По всему тракту на расстоянии 20–30 км друг от друга располагались почтовые станции. Как правило, это были деревянные избы: на одной половине такой избы проживал станционный смотритель с семьей, а на другой размещались путешественники. В ожидании смены лошадей приезжий мог вдоволь напиться чаю из вечно кипящего самовара. Курить на станции было строго запрещено! Повсюду в России издревле боялись пожара, который мог легко перекинуться на соседний лес. Если удача сопутствовала проезжему, остановка на станции занимала несколько десятков минут и можно было двигаться дальше.

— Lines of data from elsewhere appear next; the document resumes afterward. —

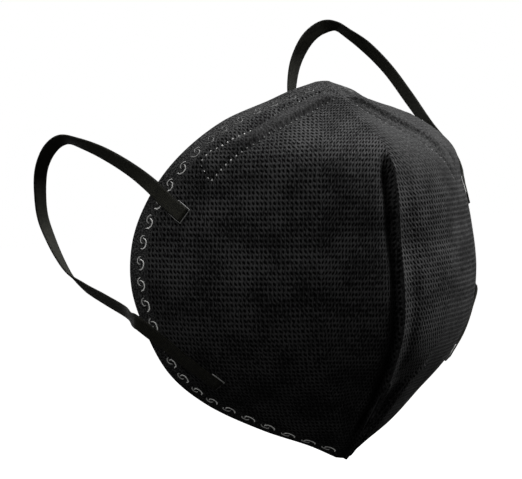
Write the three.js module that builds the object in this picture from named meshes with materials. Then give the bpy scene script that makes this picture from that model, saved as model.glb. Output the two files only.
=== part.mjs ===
// Fold-flat respirator mask, opened to the shape it has on a face, with two elastic ear loops.
//
// Frame, in millimetres: +Z up, the front of the mask faces -Y, +X is to the right of a viewer who
// looks at the front. The origin lies in the mirror plane, in the middle of the face opening.
//
// The laminated cloth is joined along the front crease. Each half is one curved wall whose rim is
// pressed flat by a weld. A bendable strip lies over the bridge of the nose.
import * as THREE from 'three';

const clearance = 0.3; // air left between two neighbouring pieces
const clothThickness = 1.6; // laminated cloth of the panels
const rimThickness = 1.0; // the same cloth, pressed flat by the weld round the rim
const rimWidth = 8.0; // the width of that weld
const rimStep = 1.5; // the width over which the cloth thins down to the weld

const stripWidth = 5.5; // bendable strip over the nose, under the outer layer of cloth
const stripHeight = 1.0;
const stripGap = 0.45; // under the strip, where it bends over the front crease

// Half-round section of the strip, from one edge to the other: across is the share of its width
// and rise the share of its height.
const stripProfile = [
  { across: -0.5, rise: 0.35 },
  { across: -0.35, rise: 0.9 },
  { across: 0, rise: 1 },
  { across: 0.35, rise: 0.9 },
  { across: 0.5, rise: 0.35 },
];

const strapWidth = 6.0; // flat elastic of the ear loops
const strapThickness = 0.9;

// Level sections of one half, from the nose down to the chin. crease is the Y of the front edge,
// side and back are the X and Y of the rim, and lead and tail are the angles in degrees between the
// mirror plane and the cloth, where it leaves the crease and where it reaches the rim.
const sections = [
  { z: 75.3, crease: -10.6, side: 3.5, back: -8.6, lead: 73, tail: 28 },
  { z: 72.0, crease: -17.0, side: 14.5, back: -7.5, lead: 74, tail: 28 },
  { z: 68.5, crease: -24.0, side: 22.5, back: -5.0, lead: 75, tail: 28 },
  { z: 60.5, crease: -35.0, side: 45.0, back: -7.0, lead: 76, tail: 29 },
  { z: 47.5, crease: -55.0, side: 63.5, back: -6.5, lead: 79, tail: 31 },
  { z: 33.0, crease: -60.0, side: 72.5, back: 0.0, lead: 85, tail: 34 },
  { z: 17.0, crease: -61.0, side: 78.5, back: 3.0, lead: 84, tail: 33 },
  { z: -1.0, crease: -63.0, side: 80.0, back: 2.5, lead: 81, tail: 30 },
  { z: -19.0, crease: -61.5, side: 75.5, back: 0.0, lead: 75, tail: 29 },
  { z: -36.0, crease: -53.5, side: 66.0, back: 0.5, lead: 69, tail: 28 },
  { z: -50.0, crease: -44.0, side: 50.0, back: 1.0, lead: 66, tail: 28 },
  { z: -61.0, crease: -34.0, side: 30.5, back: -7.5, lead: 66, tail: 29 },
  { z: -69.0, crease: -26.0, side: 11.5, back: -13.0, lead: 65, tail: 30 },
  { z: -73.6, crease: -20.6, side: 3.0, back: -17.3, lead: 65, tail: 30 },
];
const panelHeight = sections[0].z - sections[sections.length - 1].z;
const fullness = 0.36; // how far a section keeps its end directions, as a share of its chord

// The pressed crease stands proud of a shallow hollow on each side of it, from below the nose to
// the chin. It fades in and out over the last millimetres of height.
const creaseHollow = {
  depth: 1.1, from: 6.0, spread: 3.5, top: 50, topFade: 12, bottom: -66, bottomFade: 8,
};

// A soft fold runs over each half down to the chin, with a shallow facet between it and the crease.
const chinFold = { depth: 2.0, top: -30, bottom: -67, widest: 24, narrowest: 5 };

// Middle line of the nose strip on each half: along is the cloth's distance from the crease and up
// is the height. The strip is bent over the nose, and its right arm is pushed down further.
const stripLine = [
  { leftAlong: 0, leftUp: 70.2, rightAlong: 0, rightUp: 70.2 },
  { leftAlong: 10, leftUp: 67.6, rightAlong: 8, rightUp: 67.2 },
  { leftAlong: 20, leftUp: 64.0, rightAlong: 16, rightUp: 62.5 },
  { leftAlong: 32, leftUp: 59.8, rightAlong: 24, rightUp: 57.0 },
  { leftAlong: 45, leftUp: 54.8, rightAlong: 34, rightUp: 50.5 },
  { leftAlong: 57, leftUp: 50.2, rightAlong: 43, rightUp: 44.5 },
];

// Where each ear loop lies on its panel, from the upper strap end over the rim and from the rim to
// the lower strap end: the height, the distance in from the rim, and how far the strap is bowed
// off the cloth.
const upperWeld = [
  { z: 25.8, inFromRim: 19.7, bow: 0.1 },
  { z: 31.8, inFromRim: 8.5, bow: 0.2 },
  { z: 36.5, inFromRim: 0.0, bow: 0.4 },
];
const lowerWeld = [
  { z: -14.3, inFromRim: 0.0, bow: 1.1 },
  { z: -22.4, inFromRim: 8.0, bow: 0.4 },
  { z: -30.6, inFromRim: 14.5, bow: 0.2 },
  { z: -38.9, inFromRim: 19.7, bow: 0.1 },
];

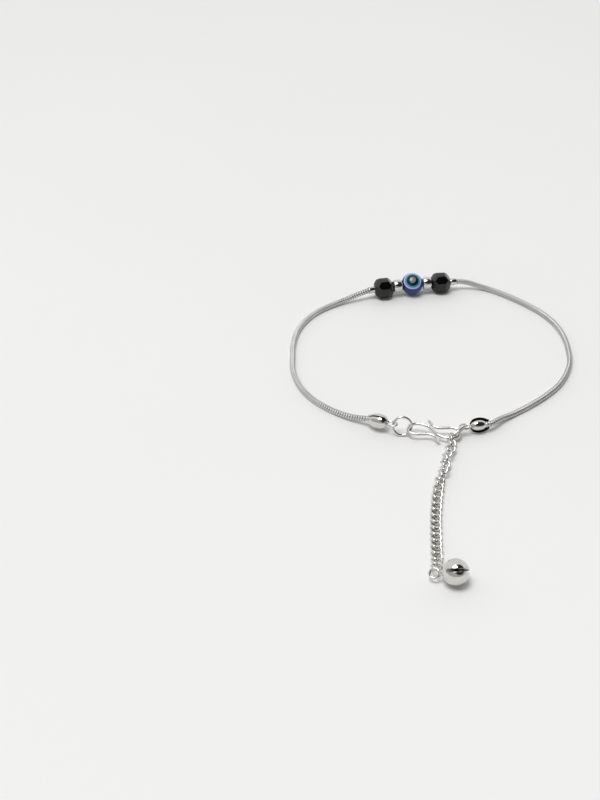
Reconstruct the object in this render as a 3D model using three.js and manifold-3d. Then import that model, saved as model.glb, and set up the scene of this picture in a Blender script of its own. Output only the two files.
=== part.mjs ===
// Beaded snake chain anklet with an S-hook clasp, a curb chain extender and a small bell,
// lying on a flat surface. Millimetres, +Z up, floor at z = 0.

import * as THREE from 'three';
import { mergeVertices } from 'three/addons/utils/BufferGeometryUtils.js';
import { ConvexGeometry } from 'three/addons/geometries/ConvexGeometry.js';
import Module from 'manifold-3d';

const wasm = await Module();
wasm.setup();

// Snake chain
const chainWidth = 1.4;
const chainCornerCut = 0.3;
const chainSteps = 80;

// Beads on the snake chain
const cubeSize = 5.5;
const cubeChamferSpan = 4.0;
const eyeBeadDiameter = 6.3;
const spacerDiameter = 3.8;
const spacerLength = 2.5;
const spacerRimWidth = 0.5;
const crimpDiameter = 2.35;
const crimpLength = 1.8;
const crimpRimWidth = 0.08;
const beadHoleClearance = 0.3;
const crimpHoleClearance = 0.28;
const beadGap = 0.12;

// Clamshell end caps
const capLength = 5.5;
const capDiameter = 4.1;
const capWall = 0.3;
const capCollarLength = 0.6;
const capCollarWall = 0.26;
const capSeamWidth = 0.45;
const capSeamLength = 4.4;
const capMouthClearance = 0.24;
const capLoopLength = 3.4;
const capLoopWidth = 2.6;
const capLoopWire = 0.5;
const leftCapSeamRoll = 108;
const rightCapSeamRoll = 125;
const chainEndInCap = 2.1;

// Jump ring, S-hook and connecting link
const jumpRingDiameter = 5.45;
const jumpRingWire = 0.66;
const jumpRingTilt = 70;
const hookWire = 0.8;
const hookTilt = 10.7;
const linkRoll = 61;
const linkWidth = 2.6;
const linkWire = 0.6;

// Curb chain extender
const curbWire = 0.68;
const curbWidth = 3.0;
const curbLinkLength = 3.62;
const curbFirstLinkLength = 4.0;
const curbTwist = -45;
const curbContact = 0.05;

// Bell
const bellDiameter = 6.4;
const bellWall = 0.3;
const bellSlotWidth = 0.75;
const bellSlotStart = 1.6;
const bellLoopDiameter = 2.85;
const bellLoopWire = 0.62;
const bellNeckLength = 0.35;
const bellNeckDiameter = 0.9;
const bellRoll = 41;
const pelletDiameter = 1.8;
const pelletClearance = 0.06;

// Mesh fineness, and how far a cut runs past the body that it goes through
const beadSides = 16;
const linkSides = 16;
const wireSides = 6;
const holeSides = 12;
const hookSteps = 60;
const bellSides = 20;
const bellRings = 14;
const pelletSides = 12;
const pelletRings = 8;
const cutOvershoot = 1;

// Route of the snake chain, its middle line, from the left cap round by the beads to the right cap
const strandRoute = [
  [-16.5, -3.3, 2.3], [-18.5, -2.2, 2.0], [-22.78, -0.1, 1.2], [-27.05, 2.9, 0.72], [-30.2, 5.6, 0.7],
  [-33.0, 8.8, 0.7], [-35.45, 12.9, 0.7], [-37.2, 17.8, 0.7], [-38.1, 23.0, 0.7], [-38.15, 29.0, 0.7],
  [-37.95, 35.0, 0.7], [-36.9, 41.0, 0.7], [-34.65, 46.6, 0.7], [-31.3, 51.3, 0.7], [-26.95, 55.0, 0.75],
  [-22.6, 57.4, 1.3], [-18.8, 58.9, 2.2], [-15.5, 60.1, 2.75], [-12.0, 61.1, 2.75], [-3.5, 62.9, 3.1],
  [5.1, 64.2, 2.75], [8.8, 64.8, 2.75], [12.4, 65.2, 2.3], [15.2, 65.0, 1.5], [18.0, 64.3, 0.9],
  [20.75, 62.8, 0.7], [23.8, 60.4, 0.7], [28.9, 55.6, 0.7], [33.15, 50.5, 0.7], [36.25, 44.4, 0.7],
  [37.7, 38.1, 0.7], [38.0, 32.0, 0.7], [37.6, 26.1, 0.7], [36.0, 20.6, 0.7], [33.25, 15.1, 0.7],
  [29.2, 10.1, 0.7], [24.3, 5.5, 0.7], [19.2, 1.45, 0.75], [16.35, -0.9, 1.3], [14.7, -2.8, 1.8],
  [13.0, -4.4, 2.1], [10.8, -4.9, 2.15],
];
const eyeBeadRoutePoint = 19;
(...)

Однако случалось, что ожидание растягивалось на часы, а то и дни, когда путники вынуждены были довольствоваться деревянными скамьями и матрасами, кишащими тараканами и вшами. Изо всех сил они старались улестить станционного смотрителя, которого в то же самое время обхаживали все прочие гости. При передвижении по тракту первостепенное значение имел проездной документ, «подорожная», которую пассажир обязан был предъявлять на каждой почтовой станции: от этой-то бумаги и зависела его судьба. Если подорожная была снабжена тремя официальными печатями, она приравнивалась к охранному свидетельству высшего разряда: обладатель такого документа – как правило, им был особый курьер императорской администрации – имел право требовать лучших лошадей, которых станционный смотритель обязан был запрячь в считанные минуты. Кстати говоря, на случай появления такого гостя смотритель всегда держал наготове тройку свободных лошадей. Обладатель подорожной с двумя печатями – обычно военный или чиновник – мог вклиниться в очередь, в обход любой повозки, даже прибывшей ранее его. Что же касается обычного путешественника, имевшего подорожную с одной лишь печатью, ему ничего не оставалось, как уповать на то, что на станции найдется достаточное количество лошадей, чтобы двигаться дальше. Он стремился, насколько хватало сил, ехать и днем, и ночью по бескрайним сибирским просторам. Один американский путешественник на пути из Петербурга в Иркутск в 1880-е годы провел в дороге 16 дней и 16 ночей, и за это время ему пришлось 212 раз менять лошадей и почти столько же раз – ямщиков.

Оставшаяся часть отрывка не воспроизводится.